The history of Walkers Ltd., of Maryborough, Queensland, goes back to 1863, when John Walker and three friends met in Geelong in Victoria with a view to the establishment of an engineering business in that State. The result of that meeting was the Union Foundry of John Walker & Co. at Ballarat. In 1867 a branch works was established in Queensland at Maryborough, over 1,300 km. to the north-east.

In 1871, the Ballarat Works tendered for the construction of a steam locomotive for the Rockingham Jarrah Timber Company of Western Australia, but was unsuccessful. The firm's first locomotive issued from the Maryborough works in 1873, a second followed in 1876 and a third in 1878.

The Ballarat assets were disposed of in 1879 and five years later John Walker & Co. Ltd. was floated. The name changed to Walkers Ltd. in 1888. Apart from its general engineering work, in the ensuing century Walkers Ltd., although having waxed and waned as a shipbuilder, has remained a leading force in the manufacture of railway rollingstock.

However, the company's first major contract in the locomotive field did not come until 1896, when an order for thirty B15 class locomotives came from the Queensland Railways. Thereafter the company built 553 steam locomotives for six different purchasers on three different gauges.

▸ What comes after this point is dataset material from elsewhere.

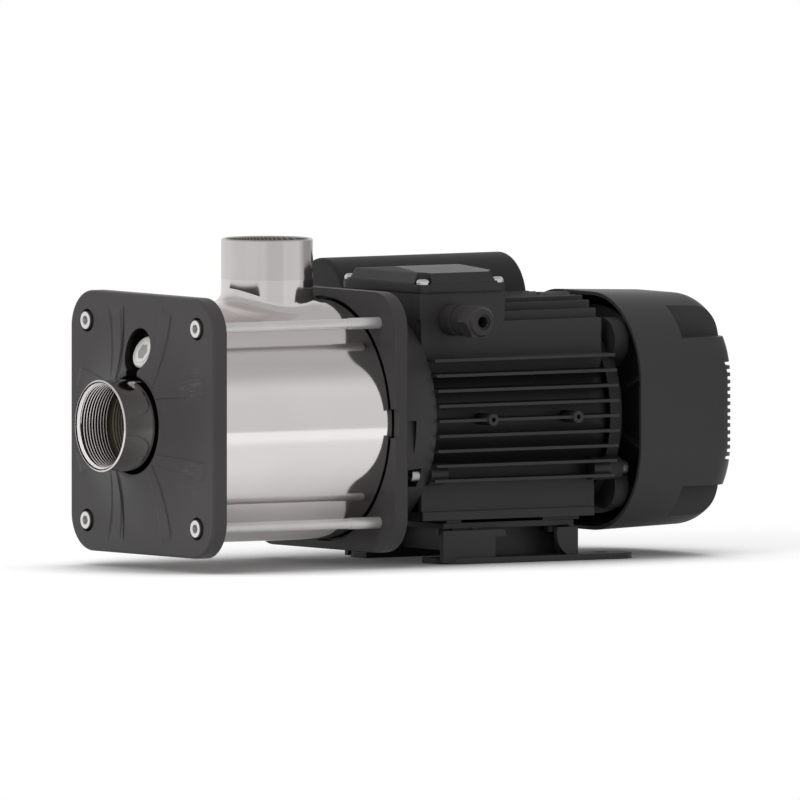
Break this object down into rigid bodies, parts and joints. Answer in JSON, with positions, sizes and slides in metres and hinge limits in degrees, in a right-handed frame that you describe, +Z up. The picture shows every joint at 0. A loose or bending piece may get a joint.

Additionally, the company contracted to repair and reboiler 610 mm gauge steam locomotives and converted one machine, a Krauss 0-6-2T, to that gauge from its original 762 mm. This job was done for Messrs. Gibson & Howes, the proprietors of the Bingera Sugar Mill. The engine is now preserved. The company was also agent, at one time for Dick, Kerr of Leeds, England, for the supply of its locomotives.

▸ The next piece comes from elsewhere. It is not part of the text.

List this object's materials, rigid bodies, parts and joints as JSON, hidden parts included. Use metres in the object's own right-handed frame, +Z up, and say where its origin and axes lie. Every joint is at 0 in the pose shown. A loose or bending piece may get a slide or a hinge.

The end of steam as the most favoured form of propulsion for railway locomotives saw the company collaborating in the newly emerging diesel field. It joined with Australian Electrical Industries in the production of a diesel-electric type, and with the North British Locomotive Co. in the attempted marketing of the latter's diesel hydraulic designs. As events turned out, Walkers Ltd. became a leading exponent of the hydraulic transmission, with such machines, to the company's own designs, being sold throughout Australia.

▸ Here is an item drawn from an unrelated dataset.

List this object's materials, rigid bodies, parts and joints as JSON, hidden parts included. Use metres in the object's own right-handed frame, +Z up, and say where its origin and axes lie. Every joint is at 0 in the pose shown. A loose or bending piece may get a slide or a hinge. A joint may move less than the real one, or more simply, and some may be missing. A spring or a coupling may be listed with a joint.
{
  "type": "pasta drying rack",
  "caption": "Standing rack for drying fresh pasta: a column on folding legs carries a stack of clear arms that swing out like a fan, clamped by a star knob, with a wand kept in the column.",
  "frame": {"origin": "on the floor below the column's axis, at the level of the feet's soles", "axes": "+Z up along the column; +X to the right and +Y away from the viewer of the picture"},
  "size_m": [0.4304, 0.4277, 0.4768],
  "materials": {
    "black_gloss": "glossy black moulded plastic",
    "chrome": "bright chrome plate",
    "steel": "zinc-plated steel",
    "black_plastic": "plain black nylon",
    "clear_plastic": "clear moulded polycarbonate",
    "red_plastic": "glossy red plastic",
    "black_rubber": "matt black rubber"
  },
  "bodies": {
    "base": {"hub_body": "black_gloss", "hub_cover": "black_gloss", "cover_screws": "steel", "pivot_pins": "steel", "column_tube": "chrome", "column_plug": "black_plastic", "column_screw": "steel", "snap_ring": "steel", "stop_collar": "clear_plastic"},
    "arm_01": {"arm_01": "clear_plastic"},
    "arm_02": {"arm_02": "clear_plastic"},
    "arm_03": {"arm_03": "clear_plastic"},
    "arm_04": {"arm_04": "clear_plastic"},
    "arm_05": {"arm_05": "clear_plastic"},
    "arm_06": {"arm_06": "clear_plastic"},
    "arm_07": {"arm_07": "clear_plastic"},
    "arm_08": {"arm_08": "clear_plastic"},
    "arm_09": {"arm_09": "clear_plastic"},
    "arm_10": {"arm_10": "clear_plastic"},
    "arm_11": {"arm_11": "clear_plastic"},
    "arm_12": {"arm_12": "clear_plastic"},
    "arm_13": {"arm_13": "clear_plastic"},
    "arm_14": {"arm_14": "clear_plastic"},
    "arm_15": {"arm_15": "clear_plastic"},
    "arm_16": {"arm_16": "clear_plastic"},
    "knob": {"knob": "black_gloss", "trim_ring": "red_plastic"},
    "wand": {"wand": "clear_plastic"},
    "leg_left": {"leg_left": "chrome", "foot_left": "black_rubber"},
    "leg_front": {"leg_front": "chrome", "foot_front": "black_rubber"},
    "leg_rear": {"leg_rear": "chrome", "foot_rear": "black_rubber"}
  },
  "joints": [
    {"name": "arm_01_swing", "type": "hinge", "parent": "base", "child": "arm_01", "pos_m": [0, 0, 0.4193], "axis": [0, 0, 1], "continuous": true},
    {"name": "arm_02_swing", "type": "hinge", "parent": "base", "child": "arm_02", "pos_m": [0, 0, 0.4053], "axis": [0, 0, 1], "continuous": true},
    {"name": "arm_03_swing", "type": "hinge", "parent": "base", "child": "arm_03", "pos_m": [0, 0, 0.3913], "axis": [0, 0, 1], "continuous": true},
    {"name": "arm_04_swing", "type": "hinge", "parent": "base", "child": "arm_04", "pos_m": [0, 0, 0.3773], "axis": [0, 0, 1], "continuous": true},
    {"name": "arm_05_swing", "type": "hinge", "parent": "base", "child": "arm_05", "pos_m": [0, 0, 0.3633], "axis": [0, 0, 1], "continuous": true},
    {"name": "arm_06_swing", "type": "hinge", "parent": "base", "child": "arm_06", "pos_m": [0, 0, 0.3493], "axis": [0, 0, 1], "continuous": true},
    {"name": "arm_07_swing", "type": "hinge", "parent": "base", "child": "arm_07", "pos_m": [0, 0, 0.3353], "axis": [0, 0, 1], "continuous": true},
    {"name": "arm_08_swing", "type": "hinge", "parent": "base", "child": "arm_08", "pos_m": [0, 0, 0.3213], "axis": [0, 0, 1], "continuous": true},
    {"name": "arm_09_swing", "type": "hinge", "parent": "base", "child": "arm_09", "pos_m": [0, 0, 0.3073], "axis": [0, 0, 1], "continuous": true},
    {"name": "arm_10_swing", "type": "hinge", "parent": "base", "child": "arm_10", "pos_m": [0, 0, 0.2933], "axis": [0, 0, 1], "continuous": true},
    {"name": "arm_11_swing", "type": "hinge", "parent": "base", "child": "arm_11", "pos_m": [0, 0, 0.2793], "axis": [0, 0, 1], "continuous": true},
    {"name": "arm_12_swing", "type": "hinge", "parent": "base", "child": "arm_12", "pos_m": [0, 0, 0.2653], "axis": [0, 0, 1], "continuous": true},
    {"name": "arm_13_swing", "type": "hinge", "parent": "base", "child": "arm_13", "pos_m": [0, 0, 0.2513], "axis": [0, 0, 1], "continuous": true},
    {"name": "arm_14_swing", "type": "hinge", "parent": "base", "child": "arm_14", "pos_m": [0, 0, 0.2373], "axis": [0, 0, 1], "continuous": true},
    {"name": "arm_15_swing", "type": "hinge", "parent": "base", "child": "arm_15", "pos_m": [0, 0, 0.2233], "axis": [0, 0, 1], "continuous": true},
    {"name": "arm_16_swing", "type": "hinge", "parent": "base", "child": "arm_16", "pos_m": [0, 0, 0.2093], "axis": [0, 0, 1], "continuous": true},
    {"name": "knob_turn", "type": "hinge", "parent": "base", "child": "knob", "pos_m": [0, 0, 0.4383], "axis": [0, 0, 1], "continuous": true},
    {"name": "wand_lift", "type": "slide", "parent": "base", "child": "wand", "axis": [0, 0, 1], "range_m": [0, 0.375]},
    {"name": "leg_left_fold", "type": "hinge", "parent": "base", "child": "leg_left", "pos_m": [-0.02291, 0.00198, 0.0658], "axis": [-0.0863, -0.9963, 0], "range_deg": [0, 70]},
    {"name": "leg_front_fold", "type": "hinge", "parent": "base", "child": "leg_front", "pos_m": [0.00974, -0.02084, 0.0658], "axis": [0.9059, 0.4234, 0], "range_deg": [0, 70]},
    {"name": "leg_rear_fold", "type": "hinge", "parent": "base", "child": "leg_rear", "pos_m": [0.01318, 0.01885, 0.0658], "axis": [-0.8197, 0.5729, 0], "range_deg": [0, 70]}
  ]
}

In the late '70's, a new entity, Walkers - ASEA Pty. Ltd., (now ASEA - Brown Boveri) secured a contract for the construction of electric multiple unit cars for the Queensland Railways, whilst in 1980 the company became part of the Evans Deakin Industries group. Since then the number of e.m.u. contracts has proliferated, and the combination of Clyde / ASEA - Walkers has commenced the manufacture of electric locomotives.

Walkers Ltd. has shown an ability, over 125 years, to remain abreast of technology as a major manufacturer for and supplier to the railway industry in Australia. For as long as that spirit of enterprise remains, Walkers Ltd. may be expected to retain its leading position in the market place.